Während der Herbstsession argumentierten die Gegner der SVP-Vorstösse vor allem mit der Verfassung und der Menschenrechtskonvention, welche das Recht auf Familie garantieren. Entscheidend in der Kommission war dem Vernehmen nach aber auch die Zahl 108. So viele Familiennachzüge für vorläufig Aufgenommene werden pro Jahr im Durchschnitt bewilligt, gleichzeitig werden 102 Anträge im Schnitt abgelehnt. Die Zahlen stammen vom Staatssekretariat für Migration und gelten für den Zeitraum 2020 bis 2023. Es sei fraglich, ob es Sinn ergebe, wegen 108 bewilligter Gesuche im Jahr das Gesetz zu ändern, fand die Mehrheit der Kommissionsmitglieder laut Informationen der NZZ.

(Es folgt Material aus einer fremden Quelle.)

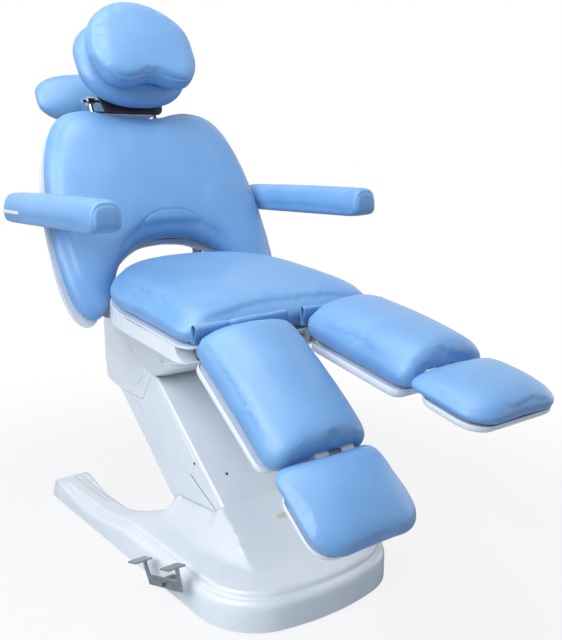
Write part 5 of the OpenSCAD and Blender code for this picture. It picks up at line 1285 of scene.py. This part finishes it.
def stage_floor():
    """A wide flat floor whose colour, and a white glow seen by the camera alone, keep it pale. The
    glow's share grows with the distance from the chair, so the shadow near it stays."""
    material, tree, place = finish_of("pale_floor", Base_Color=linear("#c6cad2"), Roughness=0.9)
    corners = [[x, y, 0] for x, y in box(-FLOOR_HALF_W, -FLOOR_HALF_W, FLOOR_HALF_W, FLOOR_HALF_W)]
    floor = piece_from("floor", corners, [[0, 1, 2, 3]], material, None, outward=False)
    far = add(tree, "ShaderNodeVectorMath", {"operation": "LENGTH"}, "Value", _0=place)
    fade = add(tree, "ShaderNodeMapRange", {"interpolation_type": "SMOOTHSTEP"}, Value=far,
               From_Min=0.8, From_Max=1.9, To_Min=0.85, To_Max=1.0)
    share = add(tree, "ShaderNodeMath", {"operation": "MULTIPLY"}, _1=fade,
                _0=add(tree, "ShaderNodeLightPath", out="Is Camera Ray"))
    mix = add(tree, "ShaderNodeMixShader", Fac=share, _1=tree.nodes["Principled BSDF"].outputs[0],
              _2=add(tree, "ShaderNodeEmission", Color=(1, 1, 1, 1), Strength=1.0))
    tree.links.new(mix, tree.nodes["Material Output"].inputs["Surface"])


def studio_world():
    """A dim blue-white sky for the light, and plain white for what is seen through or mirrored."""
    world = bpy.data.worlds.new("studio")
    bpy.context.scene.world = world
    world.use_nodes = True
    tree = world.node_tree
    soft = tree.nodes["Background"]
    soft.inputs["Color"].default_value, soft.inputs["Strength"].default_value = linear("#dde9f8"), 0.28
    seen = add(tree, "ShaderNodeLightPath", out="Is Camera Ray")
    for kind in ("Is Transmission Ray", "Is Glossy Ray"):
        seen = add(tree, "ShaderNodeMath", {"operation": "MAXIMUM"}, _0=seen,
                   _1=add(tree, "ShaderNodeLightPath", out=kind))
    mix = add(tree, "ShaderNodeMixShader", Fac=seen, _1=soft.outputs[0],
              _2=add(tree, "ShaderNodeBackground", Color=(1, 1, 1, 1), Strength=1.0))
    tree.links.new(mix, tree.nodes["World Output"].inputs["Surface"])


def area_lamp(name, at, height, power, tint):
    """A square lamp that faces the chair's middle at that height."""
    lamp = bpy.data.lights.new(name, "AREA")
    lamp.shape, lamp.size, lamp.energy, lamp.color = "SQUARE", LAMP_SIZE, power, linear(tint)[:3]
    holder = bpy.data.objects.new(name, lamp)
    bpy.context.scene.collection.objects.link(holder)
    back = np.array(at, float) - np.array([0, 0, height])
    back /= np.linalg.norm(back)
    side = np.cross([0, 0, 1.0], back)
    side /= np.linalg.norm(side)
    turn = np.eye(4)
    turn[:3, 0], turn[:3, 1], turn[:3, 2], turn[:3, 3] = side, np.cross(back, side), back, at
    holder.matrix_world = turn.T.tolist()


stage_floor()
studio_world()
for name, (at, height, power, tint) in LAMPS.items():
    area_lamp(name, at, height, power, tint)
bpy.context.scene.view_settings.view_transform = "Standard"
print("stage set")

Insgesamt befanden sich Ende Oktober laut Bund 43 054 vorläufig Aufgenommene und 65 892 anerkannte Flüchtlinge in der Schweiz. Vorläufig Aufgenommene gelten nicht als anerkannte Flüchtlinge gemäss Genfer Flüchtlingskonvention. Häufig, weil sie nicht aufgrund einer persönlichen Eigenschaft wie «Rasse, Religion, Nationalität, Zugehörigkeit zu einer bestimmten sozialen Gruppe oder wegen ihrer politischen Überzeugung» individuell verfolgt werden.

Dennoch dürfen sie vorerst in der Schweiz bleiben, weil eine Wegweisung als unzulässig, unzumutbar oder unmöglich gilt. Beispielsweise, weil im Herkunftsland Bürgerkrieg herrscht, die Menschenrechtslage prekär ist oder die Regierung die Rücknahme ihrer Bürger verweigert, wie im Fall von Eritrea. Das Land gehört mit 7588 Personen zu den am stärksten vertretenen Nationen unter den vorläufig Aufgenommenen – neben Afghanistan (13 763 Personen) und Syrien (6074).

Freisinn hat den Stichentscheid

Laut Staatspolitischer Kommission sind die Bedingungen für den Familiennachzug restriktiv. Eine vorläufig aufgenommene Person kann in der Praxis nach zwei Jahren einen Antrag stellen. Ehepartner und Kinder dürfen aber nur in die Schweiz kommen, wenn der vorläufig Aufgenommene keine Sozialhilfe bezieht, eine geeignete Wohnung hat und die Landessprache des Wohnorts spricht. Es handelt sich daher tendenziell um gut integrierte Ausländer.

Ein Teil der Mitte liess sich von diesen Argumenten überzeugen. Damian Müller lässt sich dagegen nicht davon beeindrucken. «Immer, wenn wir Ideen für die Eindämmung der illegalen Migration bringen, kommen reflexartig Gründe, warum das nicht gehen soll.» Damit bekräftigt Müller erneut den Willen zu einem härteren Asylkurs, den Thierry Burkart im Sommer angekündigt hatte: «Der Missbrauch unseres Asylsystems nimmt extreme Züge an», sagte der FDP-Präsident der NZZ. Die Mehrheit der FDP-Delegierten verabschiedete Mitte Oktober ein entsprechendes Asylpapier, in dem auch der Familiennachzug ein Thema war.

Doch ohne Mitte geht – wie so oft – nichts. Und ihre Exponenten sind sich einmal mehr nicht einig. Sollte es beim Familiennachzug allerdings zu einer Pattsituation kommen, hätte der Freisinn das letzte Wort in Form des Stichentscheids: Andrea Caroni wird am 2. Dezember voraussichtlich zum Ständeratspräsidenten gewählt.